Aurora est arrêtée avec ses camarades le 19 juillet 1936, peu après le coup d’état franquiste. Elle est incarcérée d’abord à la prison provinciale, puis à la prison pour femmes de Mallorca (edificio Ca’n Salas). Elle est ensuite emmenée par un groupe de phalangistes dans l’ancien couvent de Montuïri et fusillée sans aucun jugement la veille du jour des Rois (le 5 janvier 1937), après avoir été torturée et probablement violée.
Elle est devenue l’exemple de ce que fut la répression franquiste à Mallorca pendant la Guerre Civile. Entre 1936 et 1942, 2300 personnes furent assassineés dans l’île par les putschistes.
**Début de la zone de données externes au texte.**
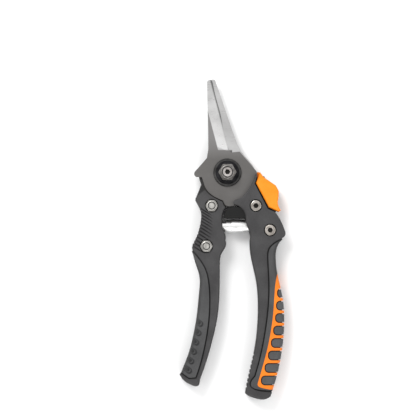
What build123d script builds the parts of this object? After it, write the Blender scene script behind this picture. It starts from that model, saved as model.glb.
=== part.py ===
from build123d import *
import os
from math import atan2, cos, degrees, hypot, radians, sin

# Straight-blade pruning shears, closed, lying on their back.
# Origin: on the pivot axis, in the flat back of the pivot bolt head. +Y to the tips, +Z to the nut.

# ---- driving dimensions, mm ----
blade_reach = 59.2            # pivot to blade tip
plate_top = 12.75             # top of the blade plate, where the cutting part starts
blade_thickness = 2.5
blade_gap = 0.1               # running gap between the two blades
blade_tilt = 10.0             # degrees that the blade line leans to the left of +Y
edge_land = 0.3               # thickness left at the cutting edge
grind_width = 7.0             # width of the ground bevel
running_gap = 0.05            # flat faces that slide
tang_fit = 0.05               # slot over tang, each side

pivot_diameter = 6.0
pivot_clearance = 0.05        # radial, rear blade on bolt
head_flats = 10.0
head_height = 4.2
nut_flats = 10.0
nut_height = 6.0
rear_washer_diameter = 16.0
rear_washer_thickness = 1.2
boss_diameter = 17.8
boss_thickness = 1.5
washer_diameter = 14.8
washer_thickness = 1.3
bolt_end = 0.3                # bolt end proud of the nut
socket_flats = 3.0

core_back = 0.5               # back face of the handle cores
skin_thickness = 3.9          # core in front of the front blade's tang
grip_depth = 16.0             # grips start at z = 0
grip_length = 100.35          # heel of the handle to its end
heel_y = -43.0
core_round = 1.4
skin_round = 0.6
grip_round = 3.2
groove_width = 0.85
groove_depth = 1.6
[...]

La famille Picornell Femenias en a particulièrement souffert. Son père (Gabriel Ignasi) qui était menuisier et deux de ses frères (Gabriel et Ignasi) ont été fusillés. Le plus jeune, Joan, a pu fuir en France après la guerre, mais il fut déporté à Dachau et mourut peu après la libération du camp de concentration. En 1932, Aurora s’était mariée à Valence avec Heriberto Quiñones, membre de l’Internationale Communiste et dirigeant du PCE. Ils ont eu une fille, Octubrina Roja Quiñones Picornell (1934-1969). Heriberto Quiñones a été exécuté à Madrid le 2 octobre 1942. il est mort assis sur une chaise car les tortures qu’on lui avait infligées lui avaient fait perdre l’usage de ses quatre membres.
C’est un groupe dirigé par le Marquis Alfonso de Zayas y de Bobadilla (1896-1970), chef provincial de la Phalange, qui est responsable de l’arrestation et de la mort d’Aurora. Le Gouverneur civil des Baléares, Mateu Torres Bestard (1891-1969), proche du général Franco, a favorisé cette répression.
Totes les Aurores (2023). Documentaire d’IB3 Televisió, Quindrop Produccions (Pedro de Echave). 75 minutes.
https://www.youtube.com/watch?v=fUvZO4018GA
Il faut relire Les Grands Cimetières sous la lune de Georges Bernanos (Plon, 1938).
« Pour moi, j’appelle Terreur tout régime où les citoyens, soustraits à la protection de la loi, n’attendent plus la vie ou la mort que du bon plaisir de la police d’Etat. J’appelle le régime de la Terreur le régime des Suspects. C’est ce Régime que j’ai vu fonctionner huit mois. Ou, plus exactement, il m’a fallu dix mois pour m’ en découvrir, rouage après rouage, le fonctionnement. Je le dis, je l’affirme. Je n’exige nullement qu’on me croie sur parole. Je sais que tout se saura un jour – demain, après-demain, qu’importe ? Mgr l’ Évêque de Palma par exemple en sait autant que moi. J’ai toujours pensé que Notre Saint-Père le Pape, torturé, dit-on, par le problème de la guerre civile espagnole, aurait grand intérêt à questionner ce dignitaire sous la foi du serment. »
« Exécutions
J’ai vu là-bas, à Majorque, passer sur la Rambla des camions chargés d’hommes. Ils roulaient avec un bruit de tonnerre, au ras des terrasses multicolores, lavées de frais, toutes ruisselantes, avec leur gai murmure de fête foraine. Les camions étaient gris de la poussière des routes, gris aussi les hommes assis quatre par quatre, les casquettes grises posées de travers et leurs mains allongées sur les pantalons de coutil, bien sagement. On les raflait chaque soir dans les hameaux perdus, à l’heure où ils reviennent des champs ; ils partaient pour le dernier voyage, la chemise collée aux épaules par la sueur, les bras encore pleins du travail de la journée, laissant la soupe servie sur la table et une femme qui arrive trop tard au seuil du jardin, tout essoufflée, avec le petit balluchon serré dans la serviette neuve : « Adios ! recuerdos ! » (adieu ! Je pense à toi!) »
Bibliographie
David Ginard i Féron (professeur d’histoire à l’université des Îles Baléares), Aurora Picornell (1912-1937) : de la història al símbol, Palma, Edicions Documenta Balear, 2016.
Josep Quetglas, Aurora Picornell. Escrits 1930-1936. Pins del Vallès, Associació d’Idees, 2012.